## [Aim]
All material below is to be reproduced exactly.

## [Dataset extract]
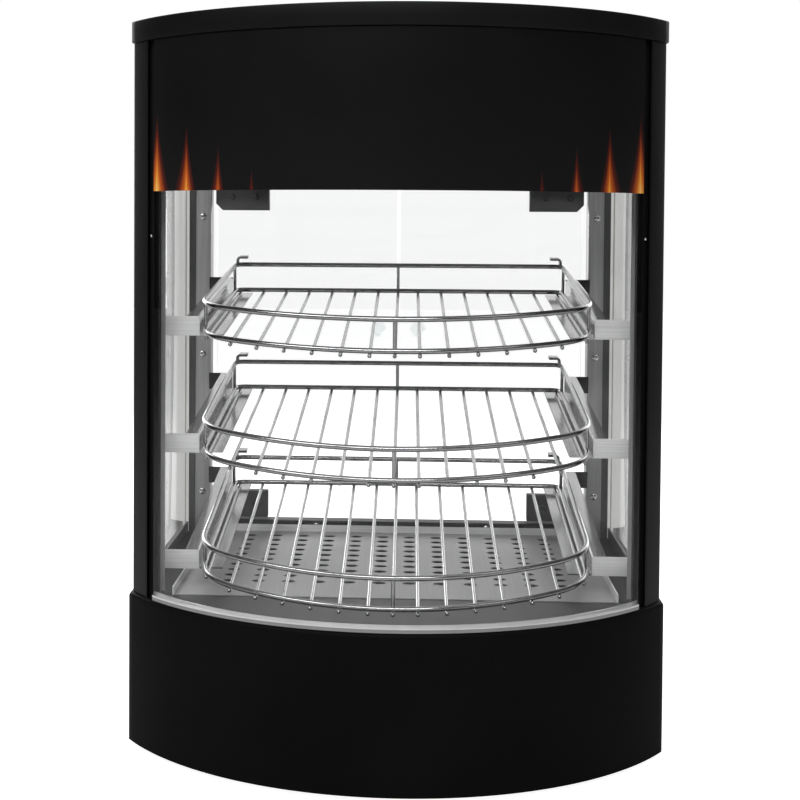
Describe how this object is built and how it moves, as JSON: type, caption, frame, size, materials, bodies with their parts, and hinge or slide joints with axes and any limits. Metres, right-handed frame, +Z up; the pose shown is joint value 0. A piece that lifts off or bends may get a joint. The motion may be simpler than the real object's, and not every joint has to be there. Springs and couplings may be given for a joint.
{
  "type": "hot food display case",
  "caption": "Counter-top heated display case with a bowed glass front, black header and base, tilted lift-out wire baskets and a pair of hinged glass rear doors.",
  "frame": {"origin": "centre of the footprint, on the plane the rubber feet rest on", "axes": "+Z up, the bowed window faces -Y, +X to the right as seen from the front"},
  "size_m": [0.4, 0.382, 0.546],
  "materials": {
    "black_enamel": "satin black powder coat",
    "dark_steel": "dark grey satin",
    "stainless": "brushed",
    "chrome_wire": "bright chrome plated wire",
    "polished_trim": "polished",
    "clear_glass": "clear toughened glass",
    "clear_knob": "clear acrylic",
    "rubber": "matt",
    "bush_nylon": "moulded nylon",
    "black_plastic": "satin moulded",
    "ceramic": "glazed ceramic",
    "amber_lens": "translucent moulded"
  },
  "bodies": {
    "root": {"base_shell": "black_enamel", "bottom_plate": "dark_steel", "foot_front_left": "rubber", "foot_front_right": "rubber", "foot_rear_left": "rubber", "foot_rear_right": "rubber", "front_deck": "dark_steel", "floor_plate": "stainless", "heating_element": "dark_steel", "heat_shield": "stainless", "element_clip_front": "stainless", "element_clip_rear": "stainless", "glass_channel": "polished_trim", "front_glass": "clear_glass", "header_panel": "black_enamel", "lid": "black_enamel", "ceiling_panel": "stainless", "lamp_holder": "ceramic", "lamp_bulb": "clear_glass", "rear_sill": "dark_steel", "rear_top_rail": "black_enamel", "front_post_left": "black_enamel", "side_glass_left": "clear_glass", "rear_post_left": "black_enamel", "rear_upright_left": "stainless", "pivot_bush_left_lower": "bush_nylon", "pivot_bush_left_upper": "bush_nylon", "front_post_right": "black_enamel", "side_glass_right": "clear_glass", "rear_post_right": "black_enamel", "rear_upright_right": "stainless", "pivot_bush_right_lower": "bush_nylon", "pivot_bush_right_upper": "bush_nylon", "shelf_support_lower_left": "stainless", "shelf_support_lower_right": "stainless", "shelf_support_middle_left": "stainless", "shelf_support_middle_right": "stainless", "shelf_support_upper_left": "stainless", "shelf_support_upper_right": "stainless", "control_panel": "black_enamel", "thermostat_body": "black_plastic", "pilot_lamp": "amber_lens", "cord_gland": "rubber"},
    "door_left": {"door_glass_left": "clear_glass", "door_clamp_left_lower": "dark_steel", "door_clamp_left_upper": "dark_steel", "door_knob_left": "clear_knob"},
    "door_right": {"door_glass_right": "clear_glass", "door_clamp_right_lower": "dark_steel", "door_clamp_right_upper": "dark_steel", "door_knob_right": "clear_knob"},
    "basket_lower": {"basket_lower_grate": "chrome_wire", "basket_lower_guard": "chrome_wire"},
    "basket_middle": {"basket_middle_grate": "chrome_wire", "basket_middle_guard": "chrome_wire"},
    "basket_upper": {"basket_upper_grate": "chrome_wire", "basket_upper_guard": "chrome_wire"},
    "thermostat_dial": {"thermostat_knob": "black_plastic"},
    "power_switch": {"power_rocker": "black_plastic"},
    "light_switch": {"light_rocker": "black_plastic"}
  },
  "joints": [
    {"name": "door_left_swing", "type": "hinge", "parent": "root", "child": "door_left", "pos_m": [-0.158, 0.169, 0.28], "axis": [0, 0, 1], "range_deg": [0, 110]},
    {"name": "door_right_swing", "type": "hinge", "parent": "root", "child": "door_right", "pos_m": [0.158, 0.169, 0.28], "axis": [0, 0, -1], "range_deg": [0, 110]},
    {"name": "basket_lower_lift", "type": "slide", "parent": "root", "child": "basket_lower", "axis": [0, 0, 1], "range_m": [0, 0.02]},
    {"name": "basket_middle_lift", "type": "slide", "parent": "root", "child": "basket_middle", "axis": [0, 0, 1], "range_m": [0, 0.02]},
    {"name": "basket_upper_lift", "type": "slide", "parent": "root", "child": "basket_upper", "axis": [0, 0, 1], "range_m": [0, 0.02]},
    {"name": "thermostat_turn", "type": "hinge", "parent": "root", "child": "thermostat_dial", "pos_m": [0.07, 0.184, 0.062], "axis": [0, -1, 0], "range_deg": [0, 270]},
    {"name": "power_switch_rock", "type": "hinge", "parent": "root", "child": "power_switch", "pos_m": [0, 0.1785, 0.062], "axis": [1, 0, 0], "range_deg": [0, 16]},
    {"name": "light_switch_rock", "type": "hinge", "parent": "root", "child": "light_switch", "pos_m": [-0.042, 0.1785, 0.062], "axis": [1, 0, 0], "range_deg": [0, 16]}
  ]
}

## [Full answer]
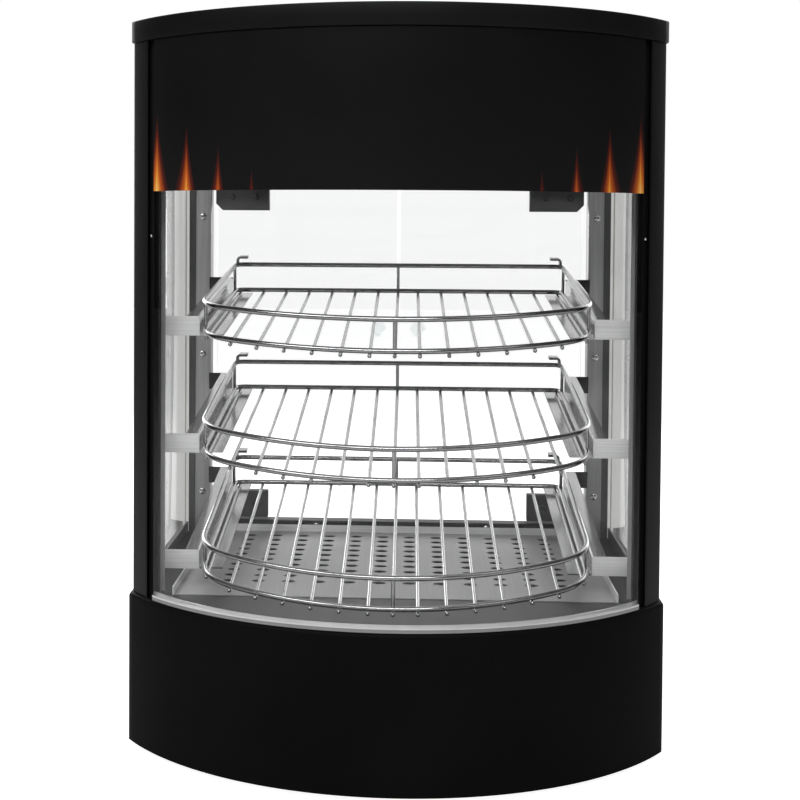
Describe how this object is built and how it moves, as JSON: type, caption, frame, size, materials, bodies with their parts, and hinge or slide joints with axes and any limits. Metres, right-handed frame, +Z up; the pose shown is joint value 0. A piece that lifts off or bends may get a joint. The motion may be simpler than the real object's, and not every joint has to be there. Springs and couplings may be given for a joint.
{
  "type": "hot food display case",
  "caption": "Counter-top heated display case with a bowed glass front, black header and base, tilted lift-out wire baskets and a pair of hinged glass rear doors.",
  "frame": {"origin": "centre of the footprint, on the plane the rubber feet rest on", "axes": "+Z up, the bowed window faces -Y, +X to the right as seen from the front"},
  "size_m": [0.4, 0.382, 0.546],
  "materials": {
    "black_enamel": "satin black powder coat",
    "dark_steel": "dark grey satin",
    "stainless": "brushed",
    "chrome_wire": "bright chrome plated wire",
    "polished_trim": "polished",
    "clear_glass": "clear toughened glass",
    "clear_knob": "clear acrylic",
    "rubber": "matt",
    "bush_nylon": "moulded nylon",
    "black_plastic": "satin moulded",
    "ceramic": "glazed ceramic",
    "amber_lens": "translucent moulded"
  },
  "bodies": {
    "root": {"base_shell": "black_enamel", "bottom_plate": "dark_steel", "foot_front_left": "rubber", "foot_front_right": "rubber", "foot_rear_left": "rubber", "foot_rear_right": "rubber", "front_deck": "dark_steel", "floor_plate": "stainless", "heating_element": "dark_steel", "heat_shield": "stainless", "element_clip_front": "stainless", "element_clip_rear": "stainless", "glass_channel": "polished_trim", "front_glass": "clear_glass", "header_panel": "black_enamel", "lid": "black_enamel", "ceiling_panel": "stainless", "lamp_holder": "ceramic", "lamp_bulb": "clear_glass", "rear_sill": "dark_steel", "rear_top_rail": "black_enamel", "front_post_left": "black_enamel", "side_glass_left": "clear_glass", "rear_post_left": "black_enamel", "rear_upright_left": "stainless", "pivot_bush_left_lower": "bush_nylon", "pivot_bush_left_upper": "bush_nylon", "front_post_right": "black_enamel", "side_glass_right": "clear_glass", "rear_post_right": "black_enamel", "rear_upright_right": "stainless", "pivot_bush_right_lower": "bush_nylon", "pivot_bush_right_upper": "bush_nylon", "shelf_support_lower_left": "stainless", "shelf_support_lower_right": "stainless", "shelf_support_middle_left": "stainless", "shelf_support_middle_right": "stainless", "shelf_support_upper_left": "stainless", "shelf_support_upper_right": "stainless", "control_panel": "black_enamel", "thermostat_body": "black_plastic", "pilot_lamp": "amber_lens", "cord_gland": "rubber"},
    "door_left": {"door_glass_left": "clear_glass", "door_clamp_left_lower": "dark_steel", "door_clamp_left_upper": "dark_steel", "door_knob_left": "clear_knob"},
    "door_right": {"door_glass_right": "clear_glass", "door_clamp_right_lower": "dark_steel", "door_clamp_right_upper": "dark_steel", "door_knob_right": "clear_knob"},
    "basket_lower": {"basket_lower_grate": "chrome_wire", "basket_lower_guard": "chrome_wire"},
    "basket_middle": {"basket_middle_grate": "chrome_wire", "basket_middle_guard": "chrome_wire"},
    "basket_upper": {"basket_upper_grate": "chrome_wire", "basket_upper_guard": "chrome_wire"},
    "thermostat_dial": {"thermostat_knob": "black_plastic"},
    "power_switch": {"power_rocker": "black_plastic"},
    "light_switch": {"light_rocker": "black_plastic"}
  },
  "joints": [
    {"name": "door_left_swing", "type": "hinge", "parent": "root", "child": "door_left", "pos_m": [-0.158, 0.169, 0.28], "axis": [0, 0, 1], "range_deg": [0, 110]},
    {"name": "door_right_swing", "type": "hinge", "parent": "root", "child": "door_right", "pos_m": [0.158, 0.169, 0.28], "axis": [0, 0, -1], "range_deg": [0, 110]},
    {"name": "basket_lower_lift", "type": "slide", "parent": "root", "child": "basket_lower", "axis": [0, 0, 1], "range_m": [0, 0.02]},
    {"name": "basket_middle_lift", "type": "slide", "parent": "root", "child": "basket_middle", "axis": [0, 0, 1], "range_m": [0, 0.02]},
    {"name": "basket_upper_lift", "type": "slide", "parent": "root", "child": "basket_upper", "axis": [0, 0, 1], "range_m": [0, 0.02]},
    {"name": "thermostat_turn", "type": "hinge", "parent": "root", "child": "thermostat_dial", "pos_m": [0.07, 0.184, 0.062], "axis": [0, -1, 0], "range_deg": [0, 270]},
    {"name": "power_switch_rock", "type": "hinge", "parent": "root", "child": "power_switch", "pos_m": [0, 0.1785, 0.062], "axis": [1, 0, 0], "range_deg": [0, 16]},
    {"name": "light_switch_rock", "type": "hinge", "parent": "root", "child": "light_switch", "pos_m": [-0.042, 0.1785, 0.062], "axis": [1, 0, 0], "range_deg": [0, 16]}
  ]
}